-- START --

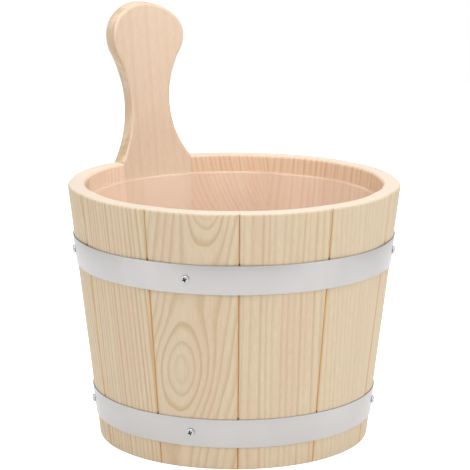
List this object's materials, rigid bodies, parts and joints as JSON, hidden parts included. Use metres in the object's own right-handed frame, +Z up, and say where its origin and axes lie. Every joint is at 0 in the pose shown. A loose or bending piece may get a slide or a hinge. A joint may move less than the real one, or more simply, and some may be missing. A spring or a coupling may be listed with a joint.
{
  "type": "wooden piggin",
  "caption": "Small coopered pine bucket with one stave grown up into a waisted paddle handle, two flat screwed metal hoops and a loose clear liner.",
  "frame": {"origin": "where the bucket's axis meets the floor it stands on", "axes": "+Z up the bucket's axis towards the end of the handle, +Y from the axis towards the handle stave, +X to the right of someone who looks along +Y"},
  "size_m": [0.2393, 0.2528, 0.3035],
  "materials": {
    "handle_wood": "planed, unfinished",
    "stave_wood": "planed, unfinished",
    "bottom_wood": "planed, unfinished",
    "hoop_steel": "satin",
    "screw_steel": "bright",
    "clear_plastic": "clear"
  },
  "bodies": {
    "tub": {"handle_stave": "handle_wood", "stave_1": "stave_wood", "stave_2": "stave_wood", "stave_3": "stave_wood", "stave_4": "stave_wood", "stave_5": "stave_wood", "stave_6": "stave_wood", "stave_7": "stave_wood", "stave_8": "stave_wood", "stave_9": "stave_wood", "stave_10": "stave_wood", "bottom_board_left": "bottom_wood", "bottom_board_middle": "bottom_wood", "bottom_board_right": "bottom_wood", "lower_hoop": "hoop_steel", "lower_hoop_screws": "screw_steel", "upper_hoop": "hoop_steel", "upper_hoop_screws": "screw_steel"},
    "liner": {"liner": "clear_plastic"}
  },
  "joints": [
    {"name": "liner_lift", "type": "slide", "parent": "tub", "child": "liner", "axis": [0, 0, 1], "range_m": [0, 0.18]}
  ]
}
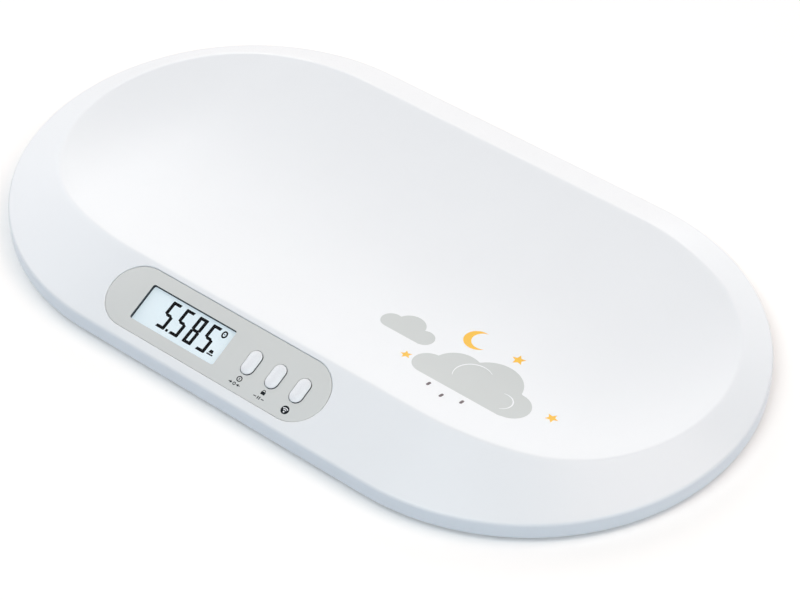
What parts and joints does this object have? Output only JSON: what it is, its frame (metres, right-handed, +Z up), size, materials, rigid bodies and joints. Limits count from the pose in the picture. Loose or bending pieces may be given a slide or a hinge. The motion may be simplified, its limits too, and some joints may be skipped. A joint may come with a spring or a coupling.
{
  "type": "digital baby weighing scale",
  "caption": "Shallow cradle tray on weighing feet, with a liquid crystal display and travelling keys on its sloping near flank, and a battery bay with a hooked cover below.",
  "frame": {"origin": "on the floor under the middle of the tray's outline", "axes": "+X along the tray, +Y across it and away from the keys, +Z up"},
  "size_m": [0.56, 0.324, 0.038],
  "materials": {
    "tray_plastic": "smooth satin white",
    "base_plastic": "fine grain",
    "foot_plastic": "fine grain",
    "panel_plastic": "satin grey",
    "key_plastic": "smooth gloss",
    "inner_plastic": "moulded",
    "lens_clear": "clear",
    "display_glass": "pale reflective display",
    "light_guide": "diffusing",
    "contact_rubber": "matt",
    "board_green": "solder mask",
    "screw_steel": "zinc plated",
    "shield_steel": "nickel plated",
    "cell_steel": "ground",
    "switch_black": "moulded",
    "battery_jacket": "plain film jacket",
    "lead_grey": "matt sheath",
    "lead_red": "matt sheath",
    "pad_rubber": "matt"
  },
  "bodies": {
    "casing": {"top_tray": "tray_plastic", "base_plate": "base_plastic", "casing_screws": "screw_steel", "control_panel": "panel_plastic", "display_lens": "lens_clear", "display_glass": "display_glass", "display_backlight": "light_guide", "display_frame": "inner_plastic", "contact_strips": "contact_rubber", "circuit_board": "board_green", "board_screws": "screw_steel", "tact_switches": "switch_black", "board_chips": "switch_black", "radio_module": "shield_steel", "board_sockets": "inner_plastic", "batteries": "battery_jacket", "battery_springs": "shield_steel", "battery_contacts": "shield_steel", "sensor_leads": "lead_grey", "battery_lead_plus": "lead_red", "battery_lead_minus": "switch_black", "load_cell_1": "cell_steel", "load_cell_2": "cell_steel", "load_cell_3": "cell_steel", "load_cell_4": "cell_steel", "cell_carrier_1": "inner_plastic", "cell_carrier_2": "inner_plastic", "cell_carrier_3": "inner_plastic", "cell_carrier_4": "inner_plastic", "foot_1": "foot_plastic", "foot_2": "foot_plastic", "foot_3": "foot_plastic", "foot_4": "foot_plastic", "foot_pad_1": "pad_rubber", "foot_pad_2": "pad_rubber", "foot_pad_3": "pad_rubber", "foot_pad_4": "pad_rubber"},
    "power": {"power_key": "key_plastic", "power_plunger": "switch_black"},
    "hold": {"hold_key": "key_plastic", "hold_plunger": "switch_black"},
    "wireless": {"wireless_key": "key_plastic", "wireless_plunger": "switch_black"},
    "cover": {"battery_cover": "base_plastic"}
  },
  "joints": [
    {"name": "power_press", "type": "slide", "parent": "casing", "child": "power", "axis": [0, 0.3907, -0.9205], "range_m": [0, 0.0008], "stiffness_N_per_m": 1500, "springref_m": -0.0002},
    {"name": "hold_press", "type": "slide", "parent": "casing", "child": "hold", "axis": [0, 0.3907, -0.9205], "range_m": [0, 0.0008], "stiffness_N_per_m": 1500, "springref_m": -0.0002},
    {"name": "wireless_press", "type": "slide", "parent": "casing", "child": "wireless", "axis": [0, 0.3907, -0.9205], "range_m": [0, 0.0008], "stiffness_N_per_m": 1500, "springref_m": -0.0002},
    {"name": "cover_hooks", "type": "hinge", "parent": "casing", "child": "cover", "pos_m": [0.08185, -0.082, 0.0066], "axis": [0, 1, 0], "range_deg": [0, 35]}
  ]
}
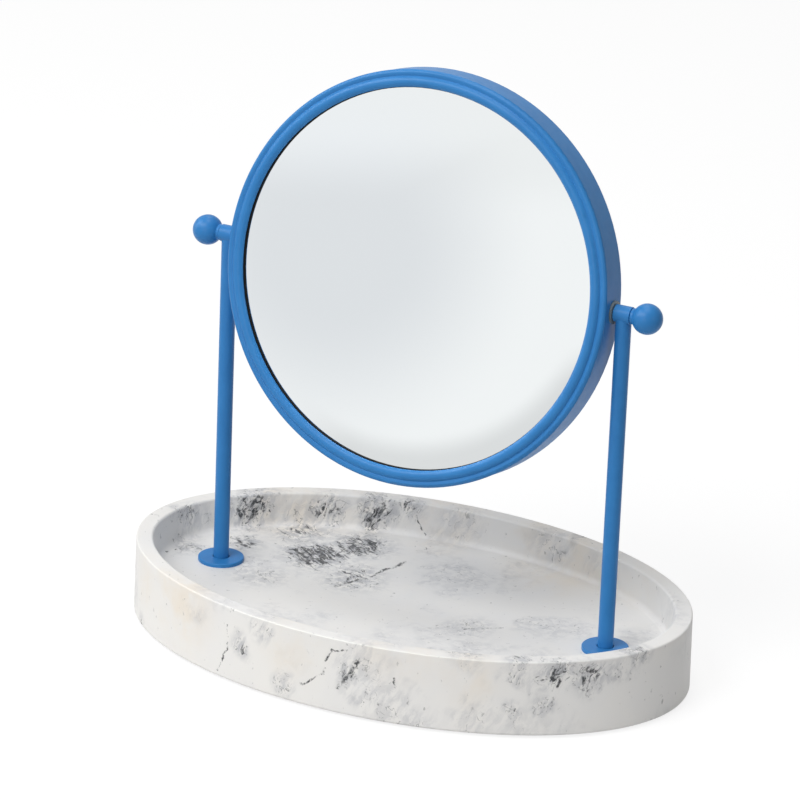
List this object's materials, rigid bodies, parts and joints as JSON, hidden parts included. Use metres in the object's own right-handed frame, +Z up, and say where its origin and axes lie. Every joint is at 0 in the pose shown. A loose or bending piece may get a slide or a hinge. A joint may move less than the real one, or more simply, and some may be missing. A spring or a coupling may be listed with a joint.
{
  "type": "tilting vanity mirror on an oval tray",
  "caption": "Round tilting vanity mirror held between two slim posts with ball knobs, standing in an oval marbled cast-resin tray for jewellery.",
  "frame": {"origin": "on the table, under the middle of the oval tray", "axes": "+Z up, the mirror looks towards -Y, +X towards the right-hand post seen from the front"},
  "size_m": [0.2412, 0.1548, 0.2419],
  "materials": {
    "tray_resin": "matte cast resin with stone powder, warm white with charcoal marbling",
    "blue_paint": "satin powder coat over steel",
    "mirror_silver": "silvered float glass",
    "grey_backing": "mirror back paint",
    "black_rubber": "matte",
    "foam": "light foam board",
    "grey_nylon": "translucent grey",
    "zinc_steel": "zinc plated",
    "clear_rubber": "clear silicone"
  },
  "bodies": {
    "root": {"tray": "tray_resin", "foot_pads": "clear_rubber", "left_post": "blue_paint", "left_pivot_barrel": "blue_paint", "left_post_flange": "blue_paint", "left_base_washer": "zinc_steel", "left_base_screw": "zinc_steel", "right_post": "blue_paint", "right_pivot_barrel": "blue_paint", "right_post_flange": "blue_paint", "right_base_washer": "zinc_steel", "right_base_screw": "zinc_steel"},
    "mirror": {"mirror_housing": "blue_paint", "front_bezel": "blue_paint", "mirror_glass": "mirror_silver", "mirror_backing": "grey_backing", "glass_gasket": "black_rubber", "foam_pad": "foam", "left_pivot_washer": "grey_nylon", "left_pivot_nut": "zinc_steel", "right_pivot_washer": "grey_nylon", "right_pivot_nut": "zinc_steel"},
    "left_knob": {"left_knob_stud": "zinc_steel", "left_ball_knob": "blue_paint"},
    "right_knob": {"right_knob_stud": "zinc_steel", "right_ball_knob": "blue_paint"}
  },
  "joints": [
    {"name": "mirror_tilt", "type": "hinge", "parent": "root", "child": "mirror", "pos_m": [0, 0, 0.1603], "axis": [1, 0, 0], "continuous": true},
    {"name": "left_knob_turn", "type": "hinge", "parent": "mirror", "child": "left_knob", "pos_m": [0, 0, 0.1603], "axis": [-1, 0, 0], "continuous": true},
    {"name": "right_knob_turn", "type": "hinge", "parent": "mirror", "child": "right_knob", "pos_m": [0, 0, 0.1603], "axis": [1, 0, 0], "continuous": true}
  ]
}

-- END --

-- EXERCISE INSTRUCTIONS --
Which lines hold the word "from"? Copy every one of them.

-- RESULT FOR THIS TASK --
  "frame": {"origin": "where the bucket's axis meets the floor it stands on", "axes": "+Z up the bucket's axis towards the end of the handle, +Y from the axis towards the handle stave, +X to the right of someone who looks along +Y"},
What parts and joints does this object have? Output only JSON: what it is, its frame (metres, right-handed, +Z up), size, materials, rigid bodies and joints. Limits count from the pose in the picture. Loose or bending pieces may be given a slide or a hinge. The motion may be simplified, its limits too, and some joints may be skipped. A joint may come with a spring or a coupling.
  "frame": {"origin": "on the floor under the middle of the tray's outline", "axes": "+X along the tray, +Y across it and away from the keys, +Z up"},
  "frame": {"origin": "on the table, under the middle of the oval tray", "axes": "+Z up, the mirror looks towards -Y, +X towards the right-hand post seen from the front"},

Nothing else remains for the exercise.